Virginia Jepsen passed away in November 2011. A month later, the superior court admitted Virginia’s will to probate, declared the estate was solvent, and appointed a personal representative (PR) with nonintervention powers. In March 2012, Virginia’s adult son Mack filed a petition to contest the validity of the will. Mack’s attorney e-mailed the petition to the PR’s attorney the same day it was filed. Nothing in the record showed that the PR affirmatively agreed to accept e-mail service on her attorney in lieu of personal service on the PR.

In October 2012, the PR filed a motion to dismiss Mack’s petition because it was not personally served within 90 days of filing. The trial court initially granted but then reversed itself on reconsideration holding that service under RCW 11.24.010 went solely to personal jurisdiction, and that the objection had been waived. The PR appealed and the Court of Appeals affirmed the trial court, and it was appealed to the State Supreme Court.
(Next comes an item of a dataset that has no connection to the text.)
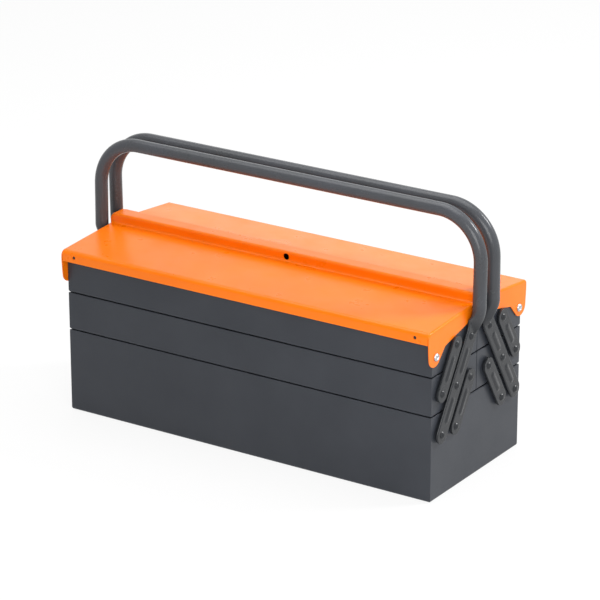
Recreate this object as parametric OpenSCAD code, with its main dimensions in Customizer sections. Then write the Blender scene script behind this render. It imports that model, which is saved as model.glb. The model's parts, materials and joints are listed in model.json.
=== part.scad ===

The supreme court decided very simply that RCW 11.24.010 is clear that personal service is required in order to commence a will contest.

The court rejected Mack’s argument that the plain language of the statute only required personal service to gain personal jurisdiction over the PR and that the PR waived any objection on that basis under CR 12(h)(1). The court differentiated between notice of and the commencement of a will contest. Washington Courts have always strictly enforced the requirements for commencing a will contest action and their holding adhering to the language of the RCW requiring personal service in order to commence a will contest action is consistent with the history of strictly enforcing the requirements.

The court also rejected Mack’s argument that RCW 11.24.010 conflicts with CONST. art. IV, § 6 and divests the superior courts of their constitutional jurisdiction over “all matters probate.” The majority disagreed, stating that the legislature may prescribe reasonable regulations without divesting the court of its jurisdiction and that RCW 11.24.010 does just that.